----- Record list
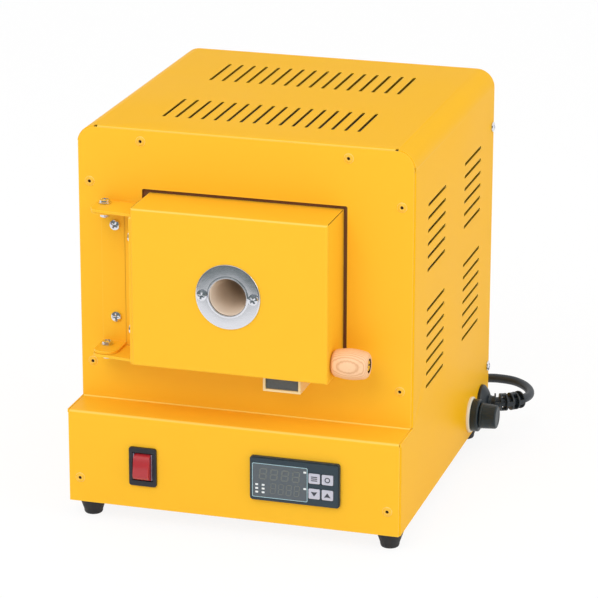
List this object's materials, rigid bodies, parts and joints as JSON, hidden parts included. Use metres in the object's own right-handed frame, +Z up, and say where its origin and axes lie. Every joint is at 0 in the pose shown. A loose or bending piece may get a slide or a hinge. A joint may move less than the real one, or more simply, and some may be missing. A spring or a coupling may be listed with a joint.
{
  "type": "electric furnace",
  "caption": "Bench muffle furnace in folded yellow sheet with slotted vents, a side-hung door with a sight hole, a rocker switch and a digital temperature controller.",
  "frame": {"origin": "middle of the furnace's bounding box, without its mains lead, at bench level under the feet", "axes": "+X across the front to the right, -Y out of the front with the door, +Z up"},
  "size_m": [0.3119, 0.4323, 0.312],
  "materials": {
    "paint": "satin",
    "rivet_paint": "satin",
    "catch_paint": "satin",
    "zinc_plate": "satin",
    "inner_steel": "matte",
    "foot_rubber": "matte",
    "fibre_board": "matte",
    "dark_board": "matte",
    "refractory": "matte",
    "element_wire": "matte",
    "beech": "satin",
    "ferrite": "matte",
    "switch_plastic": "satin",
    "rocker_red": "gloss",
    "controller_plastic": "satin",
    "display": "gloss",
    "key_grey": "satin",
    "relay_plastic": "matte",
    "cream_plastic": "satin",
    "bakelite": "satin",
    "fuse_glass": "gloss",
    "bushing_plastic": "satin",
    "cord_jacket": "satin",
    "tie_plastic": "satin",
    "plug_brass": "satin"
  },
  "bodies": {
    "case": {"outer_cover": "paint", "front_panel": "paint", "base_front": "paint", "rear_panel": "paint", "bottom_plate": "paint", "pop_rivets": "rivet_paint", "case_screws": "zinc_plate", "rubber_feet": "foot_rubber", "chamber_shell": "inner_steel", "chamber_supports": "inner_steel", "mouth_collar": "dark_board", "insulation_roof": "fibre_board", "insulation_floor": "fibre_board", "insulation_left": "fibre_board", "insulation_right": "fibre_board", "insulation_rear": "fibre_board", "heater_plate_left": "refractory", "heater_plate_right": "refractory", "heating_element_left": "element_wire", "heating_element_right": "element_wire", "hearth_plate": "refractory", "thermocouple": "refractory", "case_hinge_bracket": "paint", "hinge_bolts": "zinc_plate", "hinge_nuts": "zinc_plate", "catch_bracket": "catch_paint", "catch_magnet": "ferrite", "switch_housing": "switch_plastic", "controller_case": "controller_plastic", "controller_window": "display", "controller_clamp": "controller_plastic", "solid_state_relay": "relay_plastic", "terminal_block": "cream_plastic", "fuse_ring": "cream_plastic", "fuse_body": "bakelite", "cord_bushing": "bushing_plastic", "power_cord": "cord_jacket", "cord_coil": "cord_jacket", "cord_tie": "tie_plastic", "mains_plug": "bushing_plastic", "plug_blades": "plug_brass"},
    "door": {"door_pan": "paint", "door_insulation": "fibre_board", "door_back_frame": "inner_steel", "door_plug": "fibre_board", "sight_tube": "refractory", "sight_ring": "zinc_plate", "door_screws": "zinc_plate", "wooden_grip": "beech", "grip_bolt": "zinc_plate", "door_hinge_bracket": "paint"},
    "rocker": {"switch_rocker": "rocker_red"},
    "key_upper_left": {"key_upper_left": "key_grey"},
    "key_upper_right": {"key_upper_right": "key_grey"},
    "key_down": {"key_down": "key_grey"},
    "key_up": {"key_up": "key_grey"},
    "fuse_drawer": {"fuse_carrier": "bakelite", "fuse_link": "fuse_glass"},
    "fuse_knob": {"fuse_cap": "bakelite"}
  },
  "joints": [
    {"name": "door_swing", "type": "hinge", "parent": "case", "child": "door", "pos_m": [-0.12185, -0.11765, 0.195], "axis": [0, 0, -1], "range_deg": [0, 110]},
    {"name": "rocker_tilt", "type": "hinge", "parent": "case", "child": "rocker", "pos_m": [-0.08575, -0.14015, 0.0491], "axis": [1, 0, 0], "range_deg": [0, 18]},
    {"name": "key_upper_left_press", "type": "slide", "parent": "case", "child": "key_upper_left", "axis": [0, 1, 0], "range_m": [0, 0.0005], "stiffness_N_per_m": 200},
    {"name": "key_upper_right_press", "type": "slide", "parent": "case", "child": "key_upper_right", "axis": [0, 1, 0], "range_m": [0, 0.0005], "stiffness_N_per_m": 200},
    {"name": "key_down_press", "type": "slide", "parent": "case", "child": "key_down", "axis": [0, 1, 0], "range_m": [0, 0.0005], "stiffness_N_per_m": 200},
    {"name": "key_up_press", "type": "slide", "parent": "case", "child": "key_up", "axis": [0, 1, 0], "range_m": [0, 0.0005], "stiffness_N_per_m": 200},
    {"name": "fuse_draw", "type": "slide", "parent": "case", "child": "fuse_drawer", "axis": [1, 0, 0], "range_m": [0, 0.034]},
    {"name": "fuse_turn", "type": "hinge", "parent": "fuse_drawer", "child": "fuse_knob", "pos_m": [0.12165, 0.08885, 0.033], "axis": [1, 0, 0], "range_deg": [0, 90]}
  ]
}
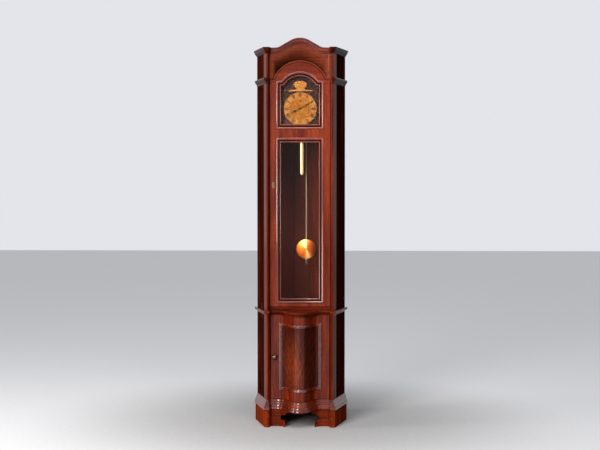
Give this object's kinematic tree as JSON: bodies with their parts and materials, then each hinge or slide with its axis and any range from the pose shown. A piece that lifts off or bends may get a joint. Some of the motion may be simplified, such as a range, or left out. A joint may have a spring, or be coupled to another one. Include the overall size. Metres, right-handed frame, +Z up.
{
  "type": "corner clock",
  "caption": "Tall corner clock with canted panelled sides, an arched glazed door over a bowed cupboard, arched crown, weight, pendulum and going train.",
  "frame": {"origin": "on the floor, under the middle of the clock's width and depth", "axes": "+Z up, -Y the front with the doors, +Y back into the corner of the room, +X to the right seen from the front"},
  "size_m": [0.4966, 0.505, 2],
  "materials": {
    "wood_case": "glossy polished dark mahogany",
    "wood_door": "glossy polished red mahogany",
    "wood_panel": "glossy flame veneer",
    "back_board": "plain unpolished boards",
    "brass": "polished, lacquered",
    "steel": "satin",
    "dial_ground": "dark bronzed metal",
    "glass": "clear"
  },
  "bodies": {
    "case": {"plinth_front": "wood_case", "plinth_side_left": "wood_case", "plinth_side_right": "wood_case", "plinth_moulding": "wood_case", "base_floor": "back_board", "base_post_left": "wood_case", "base_post_right": "wood_case", "base_frame_left": "wood_case", "base_frame_right": "wood_case", "base_side_panels": "wood_panel", "waist_board": "wood_case", "trunk_rail": "wood_case", "trunk_post_left": "wood_case", "trunk_post_right": "wood_case", "trunk_frame_left": "wood_case", "trunk_frame_right": "wood_case", "trunk_side_panels": "wood_panel", "back_board_left": "back_board", "back_board_right": "back_board", "corner_board": "back_board", "capital_mouldings": "wood_case", "frieze_panel": "wood_case", "crown_front": "wood_case", "crown_sides": "wood_case", "top_board": "back_board", "seat_board": "back_board", "movement_plates": "brass", "plate_pillars": "brass", "suspension_cock": "brass", "dial_plate": "dial_ground", "chapter_ring": "brass", "spandrels": "brass", "arch_cartouche": "brass", "dial_centre": "brass", "barrel_cable": "steel"},
    "upper_door": {"door_frame": "wood_door", "door_head": "wood_door", "dial_window_moulding": "wood_door", "trunk_window_moulding": "wood_door", "dial_glass": "glass", "trunk_glass": "glass", "door_lock": "brass"},
    "lock_bolt": {"lock_bolt": "steel"},
    "base_door": {"base_door_board": "wood_door", "base_door_bead": "wood_door", "base_door_panel": "wood_panel"},
    "turn_knob": {"turn_knob": "brass"},
    "pendulum": {"pendulum_rod": "steel", "pendulum_bob": "brass"},
    "anchor": {"anchor_crutch": "steel"},
    "barrel": {"winding_barrel": "brass"},
    "centre_wheel": {"centre_wheel": "brass"},
    "third_wheel": {"third_wheel": "brass"},
    "escape_wheel": {"escape_wheel": "brass"},
    "minute_hand": {"minute_hand": "brass"},
    "hour_hand": {"hour_hand": "brass"},
    "minute_wheel": {"minute_wheel": "brass"},
    "weight": {"weight_body": "brass", "weight_cable": "steel"},
    "pulley": {"weight_pulley": "brass"}
  },
  "joints": [
    {"name": "tall_door_hinge", "type": "hinge", "parent": "case", "child": "upper_door", "pos_m": [0.152, -0.1155, 1.205], "axis": [0, 0, 1], "range_deg": [0, 89]},
    {"name": "bolt_slide", "type": "slide", "parent": "upper_door", "child": "lock_bolt", "axis": [-1, 0, 0], "range_m": [0, 0.005]},
    {"name": "base_door_hinge", "type": "hinge", "parent": "case", "child": "base_door", "pos_m": [0.1475, -0.1155, 0.358], "axis": [0, 0, 1], "range_deg": [0, 89]},
    {"name": "knob_turn", "type": "hinge", "parent": "base_door", "child": "turn_knob", "pos_m": [-0.132, -0.1545, 0.35875], "axis": [0, -1, 0], "range_deg": [0, 90]},
    {"name": "pendulum_swing", "type": "hinge", "parent": "case", "child": "pendulum", "pos_m": [0.0287, 0.0175, 1.7122], "axis": [0, 1, 0], "range_deg": [-2.9, 2.9]},
    {"name": "anchor_rock", "type": "hinge", "parent": "case", "child": "anchor", "pos_m": [0.0287, -0.0295, 1.7122], "axis": [0, 1, 0], "range_deg": [-2.9, 2.9]},
    {"name": "centre_spin", "type": "hinge", "parent": "case", "child": "centre_wheel", "pos_m": [0, -0.0495, 1.641], "axis": [0, 1, 0], "continuous": true},
    {"name": "barrel_spin", "type": "hinge", "parent": "case", "child": "barrel", "pos_m": [0, -0.0305, 1.681], "axis": [0, 1, 0], "continuous": true},
    {"name": "third_spin", "type": "hinge", "parent": "case", "child": "third_wheel", "pos_m": [0.0336, -0.0295, 1.6588], "axis": [0, 1, 0], "continuous": true},
    {"name": "escape_spin", "type": "hinge", "parent": "case", "child": "escape_wheel", "pos_m": [0.04, -0.0295, 1.691], "axis": [0, 1, 0], "continuous": true},
    {"name": "minute_spin", "type": "hinge", "parent": "case", "child": "minute_hand", "pos_m": [0, -0.0905, 1.641], "axis": [0, 1, 0], "continuous": true},
    {"name": "minute_wheel_spin", "type": "hinge", "parent": "case", "child": "minute_wheel", "pos_m": [-0.012, -0.0625, 1.629], "axis": [0, 1, 0], "continuous": true},
    {"name": "hour_spin", "type": "hinge", "parent": "case", "child": "hour_hand", "pos_m": [0, -0.0875, 1.641], "axis": [0, 1, 0], "continuous": true},
    {"name": "weight_fall", "type": "slide", "parent": "case", "child": "weight", "axis": [0, 0, -1], "range_m": [0, 0.62], "deforming": ["weight_cable"]},
    {"name": "pulley_turn", "type": "hinge", "parent": "weight", "child": "pulley", "pos_m": [0.0078, -0.0305, 1.529], "axis": [0, 1, 0], "range_deg": [0, 3819]}
  ],
  "couplings": [
    {"joint": "anchor_rock", "follows": "pendulum_swing", "ratio": 1},
    {"joint": "barrel_spin", "follows": "centre_spin", "ratio": -0.083333},
    {"joint": "third_spin", "follows": "centre_spin", "ratio": -10},
    {"joint": "escape_spin", "follows": "centre_spin", "ratio": 66.667},
    {"joint": "minute_spin", "follows": "centre_spin", "ratio": 1},
    {"joint": "minute_wheel_spin", "follows": "centre_spin", "ratio": -0.33333},
    {"joint": "pulley_turn", "follows": "weight_fall", "rad_per_m": 107.5},
    {"joint": "hour_spin", "follows": "centre_spin", "ratio": 0.083333}
  ]
}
----------
#### Written instruction
Copy, from the material above, each line in which the string "piece" occurs.

#### Final result
List this object's materials, rigid bodies, parts and joints as JSON, hidden parts included. Use metres in the object's own right-handed frame, +Z up, and say where its origin and axes lie. Every joint is at 0 in the pose shown. A loose or bending piece may get a slide or a hinge. A joint may move less than the real one, or more simply, and some may be missing. A spring or a coupling may be listed with a joint.
Give this object's kinematic tree as JSON: bodies with their parts and materials, then each hinge or slide with its axis and any range from the pose shown. A piece that lifts off or bends may get a joint. Some of the motion may be simplified, such as a range, or left out. A joint may have a spring, or be coupled to another one. Include the overall size. Metres, right-handed frame, +Z up.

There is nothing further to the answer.